In was around late 1997 that I first discovered a forum I liked that wasn't a Usenet forum, a place where men and women both talked about relationships, sex, and personal details about their life the way nobody in Usenet talked about their lives. I found the place wonderful, particularly since it had a lot of girls; something Usenet never really had.

I also was told by a co-worker about Slashdot, got a 4-digit account in 1998 and starting reading and posting there.

I continued to read Usenet for many things throughout the 1990s, but with the discovery of web-based forums in the late 1990s, my interest in Usenet started waning and the number of interesting discussions Usenet used to have (or never had) moved to the web. I had a friend who gave me access to Usenet II in 1998, a late-1990s attempt to revive the Usenet of the early 1990s, but that never went anywhere and was little more than a hierarchy of empty newsgroups; the only active group there talked about Usenet II and making sure Usenet II postings did not make it in to ordinary Usenet.

Usenet is dead.

The last really interesting thing to happen with Usenet was when Google was able to, in 2002, recover the majority of pre-1995 Usenet postings from archives individuals had. It was interesting to finally read entire legendary ancient Usenet threads, such as the legendary 1992 "Linux is obsolete" debate and see what people had to say about BIND and other DNS servers in the 1980s and early 1990s.

Usenet is dead.

It was fun while it lasted, but the internet has moved on and, in truth, Usenet really wasn't that great. There was no moderation, so no way to keep flame wars or spam under control. It was a place with a lot of arrogance and elitism; a place where experienced users took a sadistic delight in flaming newbies (this was even worse in IRC, the 1990s version of MSN and instant messaging); a place where finding an answer to a technical question was a hit-and-miss affair. A place without graphics or multimedia; the interface was nothing more than ugly fixed-width text on an 80-column screen.
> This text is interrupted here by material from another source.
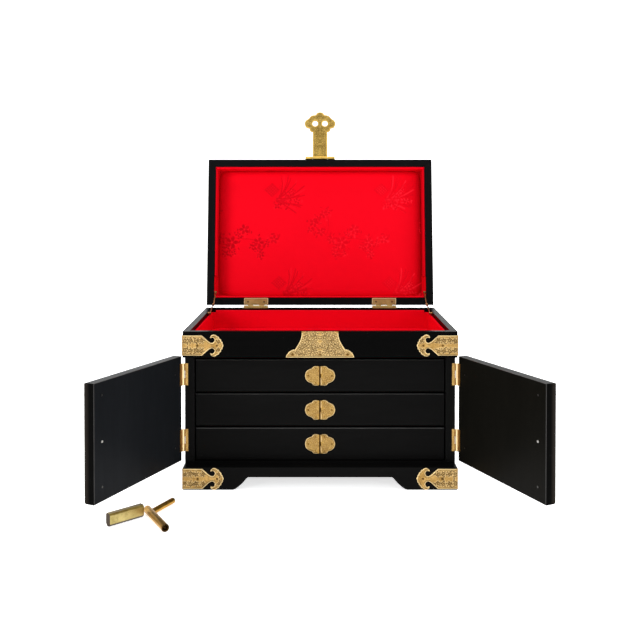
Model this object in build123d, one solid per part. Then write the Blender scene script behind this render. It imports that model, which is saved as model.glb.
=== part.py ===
from build123d import *
import math
import os

os.makedirs("parts", exist_ok=True)

# Lacquered wooden jewelry chest, all lengths in millimetres.
# X runs to the viewer's right, Y runs from the front to the back, Z is up.
# Every piece is drawn with the chest shut, then swung or turned to the rest
# pose: lid up against its stays, both doors open, hasp standing up.

# ---------------------------------------------------------------- driving sizes
W = 356.0            # outer width of the case
D = 231.0            # outer depth of the case
Z_BASE = 29.0        # top of the plinth
Z_SEC = 172.0        # underside of the upper section
Z_RIM = 206.0        # rim of the tray
WALL = 12.5          # carcass side boards
TRAY_WALL = 8.6      # walls of the upper section
LINE_T = 3.0         # fabric covered card lining
LINE_DROP = 6.0      # lining stops this far under the tray rim
BACK_DROP = 2.8      # except along the back, between the stays
BACK_X = 161.5       # half width of that taller stretch

DOOR_T = 17.0        # door thickness
DOOR_Y0 = 0.2        # outer face of a shut door
DOOR_TOP_GAP = 1.2   # gap over a door
DOOR_FOOT_GAP = 4.0  # gap between the plinth and a door
DOOR_R = 6.0         # rounding of the outer edges of a door
DOOR_OPEN = 114.0    # doors stand open this far at rest
Y_C = 18.8           # front edge of the carcass boards
PIV_X = 180.35       # door hinge line, each side of the middle
PIV_Y = 18.0
HINGE_Z = (146.5, 59.5)
HINGE_L = 29.0
BARREL_R = 2.1
PIN_R = 0.9

DR_H = 42.6          # drawer front height
DR_Z0 = (31.6, 76.9, 122.2)      # bottoms of the three drawer fronts
DR_Y = 23.2          # front face of a drawer front
DR_FT = 10.0         # drawer front thickness
DR_X = 164.6         # half width of a drawer front
DR_BX = 164.4        # half width of a drawer box
DR_BACK = D - 13.0
DR_WALL = 6.0
DUST_T = 2.4

LID_GAP = 1.6
Z_LID = Z_RIM + LID_GAP
LID_WALL = 11.4
LID_H = 30.0         # frame height
LID_TOP = 6.0        # top panel
LID_PY = D + 2.6     # lid hinge line
LID_PZ = Z_RIM + LID_GAP / 2
LID_OPEN = 97.0

HASP_Y = -3.4        # hasp hinge line with the lid shut
HASP_Z = Z_LID + 6.0
HASP_T = 2.6
HASP_R = 2.6
HASP_PIN = 1.2
HASP_TURN = 97.0     # strap is turned this far from hanging, leaning a little to the back
HOLE_S = 57.9        # hinge line to hole centres
HOLE_X = 7.9
HOLE_D = 9.0

PLATE_T = 0.8        # brass sheet

STAY_A = (165.05, 166.05)        # inner and outer faces of the lower links
STAY_B = (163.70, 164.70)        # upper links
STAY_R = 2.2
STAY_PIN = 1.1
STAY_LEN = 31.5
TRAY_PIV = (D - 48.0, Z_RIM - 2.4)
LID_PIV = (D - 20.0, Z_LID + 3.2)


# ---------------------------------------------------------------- helpers
def box(x0, x1, y0, y1, z0, z1):
    return Pos((x0 + x1) / 2, (y0 + y1) / 2, (z0 + z1) / 2) * Box(x1 - x0, y1 - y0, z1 - z0)


def cyl_x(x0, x1, y, z, r):
    return Pos((x0 + x1) / 2, y, z) * Rot(0, 90, 0) * Cylinder(r, x1 - x0)


def cyl_y(y0, y1, x, z, r):
    return Pos(x, (y0 + y1) / 2, z) * Rot(90, 0, 0) * Cylinder(r, y1 - y0)


def cyl_z(z0, z1, x, y, r):
    return Pos(x, y, (z0 + z1) / 2) * Cylinder(r, z1 - z0)


def ngon(points, plane):
    return make_face(plane * Polyline(*points, close=True))


def prism_xz(points, y0, y1):
    pl = Plane(origin=(0, y1, 0), x_dir=(1, 0, 0), z_dir=(0, -1, 0))
    return extrude(ngon(points, pl), y1 - y0, dir=(0, -1, 0))


def prism_yz(points, x0, x1):
    pl = Plane(origin=(x0, 0, 0), x_dir=(0, 1, 0), z_dir=(1, 0, 0))
    return extrude(ngon(points, pl), x1 - x0, dir=(1, 0, 0))


def prism_xy(points, z0, z1):
    pl = Plane(origin=(0, 0, z0), x_dir=(1, 0, 0), z_dir=(0, 0, 1))
    return extrude(ngon(points, pl), z1 - z0, dir=(0, 0, 1))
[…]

But, it was the best we had at the time and I thank you for letting this aging geek talk about the way things used to be.

Usenet is dead.

It's time to move on. I have a lot of things today I didn't have when I was a Usenet junkie in the mid-1990s: A girlfriend who loves me and who I love; a community of real friends in the United States who I keep in touch with via Skype and social networking sites. I also have an open-source project I am eager to finish up.

I just looked at the code for Deadwood, and I haven't quite finished up the compression code. Things look good, however, and I just need to do a little more last-minute touchup before the compression code is done.